The second time it was the entomologist.
Half a year had passed since Fox had led me to the Special Unit to see Cracker’s motionless body and then nearly done himself in. Back then I had had to go up to the guard and ask him to call a doctor; they only just managed to resuscitate him. When he came to he could not explain how and why he had ended up on the Blacklisters’ level. He stared at me in surprise and licked his dirty lips spitefully. The cameras didn’t help either: there was a spontaneous recording malfunction. The only witness, the guard, confirmed that Fox had come of his own will and had even insisted on visiting his ‘sick friend’. They diagnosed it as ‘over-exhaustion’. His song became a hit on FreakTube.
His health soon improved, and only once, a few months after the incident in the Special Unit, did Foxcub have another small attack. He was found unconscious on the Available Terrace.

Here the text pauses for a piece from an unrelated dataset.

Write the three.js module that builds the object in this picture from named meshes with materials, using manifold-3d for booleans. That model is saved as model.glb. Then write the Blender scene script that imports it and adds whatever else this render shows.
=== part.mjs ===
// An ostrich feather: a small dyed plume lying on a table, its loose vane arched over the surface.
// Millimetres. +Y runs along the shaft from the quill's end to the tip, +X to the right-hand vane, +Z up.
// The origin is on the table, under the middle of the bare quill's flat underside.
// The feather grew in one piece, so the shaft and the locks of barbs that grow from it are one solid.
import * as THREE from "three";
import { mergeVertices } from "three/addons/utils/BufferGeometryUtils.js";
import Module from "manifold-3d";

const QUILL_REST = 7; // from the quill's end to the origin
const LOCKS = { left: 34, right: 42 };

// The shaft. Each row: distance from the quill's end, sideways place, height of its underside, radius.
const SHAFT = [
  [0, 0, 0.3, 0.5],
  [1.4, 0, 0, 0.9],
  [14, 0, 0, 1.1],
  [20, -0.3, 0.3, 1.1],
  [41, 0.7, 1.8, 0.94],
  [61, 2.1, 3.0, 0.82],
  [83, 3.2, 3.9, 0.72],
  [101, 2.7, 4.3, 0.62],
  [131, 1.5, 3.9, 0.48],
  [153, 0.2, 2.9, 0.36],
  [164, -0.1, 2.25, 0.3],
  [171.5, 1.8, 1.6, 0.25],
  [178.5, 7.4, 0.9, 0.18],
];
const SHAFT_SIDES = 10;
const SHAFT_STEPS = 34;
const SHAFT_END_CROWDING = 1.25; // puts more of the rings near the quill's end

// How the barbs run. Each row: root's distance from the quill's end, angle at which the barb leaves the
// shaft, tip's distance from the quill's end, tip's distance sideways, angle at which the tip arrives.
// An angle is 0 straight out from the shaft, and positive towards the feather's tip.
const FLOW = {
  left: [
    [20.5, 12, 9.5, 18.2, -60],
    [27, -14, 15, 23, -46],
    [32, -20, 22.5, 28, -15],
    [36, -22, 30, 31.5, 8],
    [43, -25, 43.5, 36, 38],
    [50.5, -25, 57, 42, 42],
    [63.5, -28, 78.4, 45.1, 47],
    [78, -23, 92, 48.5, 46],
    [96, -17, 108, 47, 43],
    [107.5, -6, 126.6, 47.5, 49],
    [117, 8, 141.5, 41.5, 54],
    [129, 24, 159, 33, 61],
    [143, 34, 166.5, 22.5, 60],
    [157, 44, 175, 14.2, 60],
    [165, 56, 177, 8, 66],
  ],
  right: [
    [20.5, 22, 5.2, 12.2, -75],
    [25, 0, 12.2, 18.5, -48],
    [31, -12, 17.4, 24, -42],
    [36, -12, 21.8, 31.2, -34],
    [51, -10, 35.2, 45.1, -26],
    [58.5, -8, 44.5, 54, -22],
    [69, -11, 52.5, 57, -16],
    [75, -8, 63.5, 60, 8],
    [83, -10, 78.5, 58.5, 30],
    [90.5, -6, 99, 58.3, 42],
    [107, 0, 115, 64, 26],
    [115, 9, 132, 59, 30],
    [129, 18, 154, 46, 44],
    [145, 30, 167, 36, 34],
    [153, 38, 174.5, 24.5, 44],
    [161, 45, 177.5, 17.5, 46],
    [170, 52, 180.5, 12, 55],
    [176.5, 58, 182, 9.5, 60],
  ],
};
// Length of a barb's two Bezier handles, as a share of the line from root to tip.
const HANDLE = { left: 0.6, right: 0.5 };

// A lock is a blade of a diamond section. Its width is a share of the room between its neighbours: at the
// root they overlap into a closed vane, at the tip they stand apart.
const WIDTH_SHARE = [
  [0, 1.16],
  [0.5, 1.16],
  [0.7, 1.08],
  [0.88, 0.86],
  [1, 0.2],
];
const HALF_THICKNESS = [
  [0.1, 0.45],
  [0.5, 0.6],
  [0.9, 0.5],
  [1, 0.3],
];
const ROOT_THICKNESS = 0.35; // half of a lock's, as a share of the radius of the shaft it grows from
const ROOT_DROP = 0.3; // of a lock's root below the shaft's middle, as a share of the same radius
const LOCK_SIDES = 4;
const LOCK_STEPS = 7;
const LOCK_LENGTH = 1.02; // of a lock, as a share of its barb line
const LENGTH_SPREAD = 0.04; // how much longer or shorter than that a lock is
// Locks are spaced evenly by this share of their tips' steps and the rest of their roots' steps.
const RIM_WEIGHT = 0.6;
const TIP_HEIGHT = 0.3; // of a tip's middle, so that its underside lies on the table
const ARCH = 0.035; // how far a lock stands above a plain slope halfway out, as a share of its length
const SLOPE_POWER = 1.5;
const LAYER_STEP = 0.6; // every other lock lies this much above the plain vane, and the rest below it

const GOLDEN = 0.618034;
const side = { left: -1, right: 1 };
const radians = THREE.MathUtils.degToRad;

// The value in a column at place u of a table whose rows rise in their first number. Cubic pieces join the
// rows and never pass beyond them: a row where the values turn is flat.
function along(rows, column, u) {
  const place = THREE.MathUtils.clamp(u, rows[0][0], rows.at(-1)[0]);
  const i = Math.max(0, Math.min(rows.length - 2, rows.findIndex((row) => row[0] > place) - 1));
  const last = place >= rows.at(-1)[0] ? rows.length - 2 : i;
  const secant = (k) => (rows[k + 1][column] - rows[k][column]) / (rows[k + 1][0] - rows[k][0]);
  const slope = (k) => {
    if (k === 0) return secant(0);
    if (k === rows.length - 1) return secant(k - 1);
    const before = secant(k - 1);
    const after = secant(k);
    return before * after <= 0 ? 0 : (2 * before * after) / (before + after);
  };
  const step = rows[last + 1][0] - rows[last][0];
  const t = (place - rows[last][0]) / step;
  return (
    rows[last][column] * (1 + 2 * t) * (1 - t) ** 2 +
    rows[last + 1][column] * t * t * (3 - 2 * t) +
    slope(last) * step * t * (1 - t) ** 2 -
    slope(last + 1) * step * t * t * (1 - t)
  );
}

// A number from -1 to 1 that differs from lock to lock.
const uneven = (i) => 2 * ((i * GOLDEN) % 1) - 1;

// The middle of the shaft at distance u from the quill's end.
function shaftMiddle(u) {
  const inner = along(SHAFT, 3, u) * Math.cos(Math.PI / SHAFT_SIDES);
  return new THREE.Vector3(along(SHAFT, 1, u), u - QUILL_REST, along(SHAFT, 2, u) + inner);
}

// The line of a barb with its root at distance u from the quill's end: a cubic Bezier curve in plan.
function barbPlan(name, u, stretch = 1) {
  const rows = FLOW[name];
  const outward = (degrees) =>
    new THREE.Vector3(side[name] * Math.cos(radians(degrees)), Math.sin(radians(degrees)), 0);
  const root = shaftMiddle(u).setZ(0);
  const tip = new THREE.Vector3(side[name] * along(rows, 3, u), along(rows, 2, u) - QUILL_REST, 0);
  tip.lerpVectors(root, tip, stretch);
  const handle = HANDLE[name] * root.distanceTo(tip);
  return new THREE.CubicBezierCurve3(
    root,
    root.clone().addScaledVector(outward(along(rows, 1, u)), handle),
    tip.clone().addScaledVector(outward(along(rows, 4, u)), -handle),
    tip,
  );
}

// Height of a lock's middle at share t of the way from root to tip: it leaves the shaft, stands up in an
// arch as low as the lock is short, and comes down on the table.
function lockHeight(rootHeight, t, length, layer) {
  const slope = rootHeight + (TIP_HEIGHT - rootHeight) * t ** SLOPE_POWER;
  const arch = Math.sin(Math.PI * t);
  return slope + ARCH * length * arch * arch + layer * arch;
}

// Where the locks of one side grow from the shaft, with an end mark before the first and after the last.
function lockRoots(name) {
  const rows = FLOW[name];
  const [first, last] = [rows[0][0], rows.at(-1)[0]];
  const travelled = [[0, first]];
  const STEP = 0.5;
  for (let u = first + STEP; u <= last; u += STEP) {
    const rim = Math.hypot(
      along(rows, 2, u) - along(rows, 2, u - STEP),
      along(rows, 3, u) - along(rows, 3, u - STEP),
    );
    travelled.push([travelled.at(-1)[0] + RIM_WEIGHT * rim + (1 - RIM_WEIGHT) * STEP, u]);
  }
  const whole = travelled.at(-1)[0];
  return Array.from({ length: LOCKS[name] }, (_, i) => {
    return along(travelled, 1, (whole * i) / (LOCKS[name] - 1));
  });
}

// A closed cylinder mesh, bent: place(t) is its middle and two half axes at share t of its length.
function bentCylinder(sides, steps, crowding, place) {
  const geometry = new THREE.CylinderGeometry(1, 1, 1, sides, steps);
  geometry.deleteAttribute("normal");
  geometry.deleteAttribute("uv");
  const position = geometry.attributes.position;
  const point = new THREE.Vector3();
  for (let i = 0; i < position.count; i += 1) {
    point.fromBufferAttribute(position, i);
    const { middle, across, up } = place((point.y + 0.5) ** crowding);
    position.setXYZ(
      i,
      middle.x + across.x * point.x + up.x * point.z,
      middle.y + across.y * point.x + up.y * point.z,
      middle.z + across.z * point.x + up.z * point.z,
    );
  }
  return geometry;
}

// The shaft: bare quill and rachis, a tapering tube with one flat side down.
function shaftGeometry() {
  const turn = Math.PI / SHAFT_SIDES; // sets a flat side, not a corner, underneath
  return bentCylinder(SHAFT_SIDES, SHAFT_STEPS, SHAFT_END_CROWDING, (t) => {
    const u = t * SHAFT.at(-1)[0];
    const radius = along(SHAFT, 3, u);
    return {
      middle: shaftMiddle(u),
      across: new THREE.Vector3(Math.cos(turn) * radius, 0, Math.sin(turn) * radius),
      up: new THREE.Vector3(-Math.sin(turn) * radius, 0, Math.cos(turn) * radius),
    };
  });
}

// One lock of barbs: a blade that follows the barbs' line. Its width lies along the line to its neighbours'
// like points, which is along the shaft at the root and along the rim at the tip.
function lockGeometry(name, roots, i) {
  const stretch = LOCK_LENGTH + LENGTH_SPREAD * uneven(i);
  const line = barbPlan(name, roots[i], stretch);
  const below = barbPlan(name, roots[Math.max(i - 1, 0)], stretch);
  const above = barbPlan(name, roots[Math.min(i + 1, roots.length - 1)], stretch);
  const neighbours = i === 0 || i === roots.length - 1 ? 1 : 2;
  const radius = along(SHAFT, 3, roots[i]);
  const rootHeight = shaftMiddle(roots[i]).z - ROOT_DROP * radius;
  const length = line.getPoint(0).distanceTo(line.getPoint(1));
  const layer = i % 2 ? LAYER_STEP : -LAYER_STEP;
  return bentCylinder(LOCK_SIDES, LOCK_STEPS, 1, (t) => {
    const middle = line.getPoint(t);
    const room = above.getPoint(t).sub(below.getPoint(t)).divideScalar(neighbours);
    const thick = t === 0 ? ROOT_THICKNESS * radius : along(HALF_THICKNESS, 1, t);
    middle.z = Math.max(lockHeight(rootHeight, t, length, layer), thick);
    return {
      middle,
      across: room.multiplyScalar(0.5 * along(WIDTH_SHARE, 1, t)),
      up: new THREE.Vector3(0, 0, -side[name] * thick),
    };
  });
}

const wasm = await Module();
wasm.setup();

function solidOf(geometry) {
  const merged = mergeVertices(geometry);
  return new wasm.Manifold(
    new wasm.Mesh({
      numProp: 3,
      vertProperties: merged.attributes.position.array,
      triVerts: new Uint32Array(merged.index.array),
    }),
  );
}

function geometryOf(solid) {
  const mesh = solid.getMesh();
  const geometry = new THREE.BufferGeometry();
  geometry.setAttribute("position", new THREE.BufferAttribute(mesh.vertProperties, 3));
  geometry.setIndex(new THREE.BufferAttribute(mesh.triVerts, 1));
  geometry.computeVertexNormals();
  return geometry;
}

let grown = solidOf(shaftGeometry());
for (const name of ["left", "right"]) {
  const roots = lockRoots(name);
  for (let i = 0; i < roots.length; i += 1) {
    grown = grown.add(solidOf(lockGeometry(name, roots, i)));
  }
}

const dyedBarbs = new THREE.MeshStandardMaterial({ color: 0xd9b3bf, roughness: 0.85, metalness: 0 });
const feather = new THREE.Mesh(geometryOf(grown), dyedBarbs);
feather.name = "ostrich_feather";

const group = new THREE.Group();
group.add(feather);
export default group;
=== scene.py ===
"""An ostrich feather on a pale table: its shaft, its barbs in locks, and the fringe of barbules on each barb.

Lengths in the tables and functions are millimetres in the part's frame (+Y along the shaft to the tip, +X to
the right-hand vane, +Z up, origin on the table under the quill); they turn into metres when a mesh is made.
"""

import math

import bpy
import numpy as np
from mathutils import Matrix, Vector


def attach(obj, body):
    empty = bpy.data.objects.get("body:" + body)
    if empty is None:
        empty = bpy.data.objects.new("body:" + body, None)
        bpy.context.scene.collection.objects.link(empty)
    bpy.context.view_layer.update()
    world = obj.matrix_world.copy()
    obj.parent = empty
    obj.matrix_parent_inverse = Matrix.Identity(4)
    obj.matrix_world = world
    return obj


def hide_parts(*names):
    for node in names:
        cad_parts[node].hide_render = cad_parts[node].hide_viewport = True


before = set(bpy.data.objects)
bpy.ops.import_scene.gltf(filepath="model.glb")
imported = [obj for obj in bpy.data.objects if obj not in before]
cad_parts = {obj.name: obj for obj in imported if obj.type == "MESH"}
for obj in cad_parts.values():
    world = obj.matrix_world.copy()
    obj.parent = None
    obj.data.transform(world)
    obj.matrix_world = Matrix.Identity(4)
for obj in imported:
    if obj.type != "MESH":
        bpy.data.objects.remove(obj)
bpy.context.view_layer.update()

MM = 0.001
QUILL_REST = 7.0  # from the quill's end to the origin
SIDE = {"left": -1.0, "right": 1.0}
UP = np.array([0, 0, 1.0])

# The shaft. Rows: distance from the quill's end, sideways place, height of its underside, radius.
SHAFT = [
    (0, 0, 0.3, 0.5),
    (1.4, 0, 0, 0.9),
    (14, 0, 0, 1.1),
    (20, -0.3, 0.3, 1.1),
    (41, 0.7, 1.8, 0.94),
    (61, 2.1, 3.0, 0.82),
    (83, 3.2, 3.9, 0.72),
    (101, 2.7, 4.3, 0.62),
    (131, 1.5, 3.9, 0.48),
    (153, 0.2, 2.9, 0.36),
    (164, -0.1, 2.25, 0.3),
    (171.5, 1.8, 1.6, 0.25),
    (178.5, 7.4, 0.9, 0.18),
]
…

And on that same day I found something else there on the terrace. In the box with the paper rubbish: I was asking everyone to throw any unwanted cellulose in there – envelopes, used tissues, sweet wrappers or unwanted draft letters for Renaissance, so they could be used as feed for my termite… On that evening, when Foxcub collapsed in a faint, I fished out of the box a piece of paper folded over three times, with two skewed, uneven diagrams full of uncertain, shaky lines. Under one of them something was written in pencil in the trembling handwriting of someone without Happy Fingers installed: ‘plan for getting cerebron from chatterbox’. Under the second there was: ‘plan for installing cerebron on zero’.
I was scared. I was angry at Cracker. I hated him. A crazy risk. Putting me in danger. Putting Foxcub in danger. I was drenched in warm sweat, thick like rancid oil, which smelled so strong that I thought: they’ll catch me, they’ll unmask me and they’ll put me in the Special Unit, even without figuring out what’s going on. Just because of this smell of curiosity and fear.
I decided that I should feed the drawings to my termite immediately, right that minute. But instead I tucked the drawings under my clothes. Then put them back in the box.
Using the paper feed box as a hidey-hole was typical of Cracker: ‘hide in plain sight’. It was dangerous but much less dangerous than carrying the drawings round with me.
They didn’t catch me. Either the camera had another ‘malfunction’ that day or Fox’s scrawl didn’t look suspicious to whoever processed the data.
…Half a year had passed since Fox had taken me to see motionless Cracker. In that half a year Fox had not remembered anything. In that half a year I didn’t go to the Special Unit to visit Cracker once. In that half a year I had memorized the tiniest details of the two wiggly diagrams and fed the drawings to my termite.
Half a year had passed, and the entomologist came up to me:
‘No death. Friend. Need to talk. Follow him. In silence.’
The entomologist proved to be a much more durable medium than Foxcub, and more gifted: he gave voice to Cracker’s words for a whole hour, occasionally even with expressions and gestures, and he didn’t faint – all he did was go slightly pale and try to yawn – and he left the Blacklisters’ level of his own accord. True, he didn’t turn out to be as obedient as Fox. In the middle of the ‘séance’ he even found a way of throwing Cracker out, but not for long: he just had time to ask ‘What’s going on…?’ and then collapsed back into unconsciousness.
‘His cell is resisting,’ the entomologist said through gritted teeth, jabbing his forehead. ‘Good defence system. But it is still nice to work with him. He has more functions than that cretin Foxcub. Lots of layers. Lots of possibilities. I will make him help you.’
As if not agreeing with what he was saying, the entomologist twisted his lips. There was boredom in his eyes. He opened his mouth wide and crooked and tried to yawn, but couldn’t.
The Butcher’s Son stared unhappily at us from his chamber. He wasn’t sucking a dummy anymore, not falling over, not squinting into the light and not crying. He was watching. His face was smooth with chubby cheeks and his eyes looked very old.
This time, under the correcting light, under the fixed gaze of the Son, my friend Cracker laid out his plan to me via the entomologist’s bloodless lips and twisted mouth.
The plan for my escape.
This time, when I had heard him out, I said:
‘Cracker. You are completely insane.’
‘I am a genius,’ the entomologist replied and was overcome with yawning. ‘I will work this miracle.’
He started laughing, a little gruffly, but overall realistically.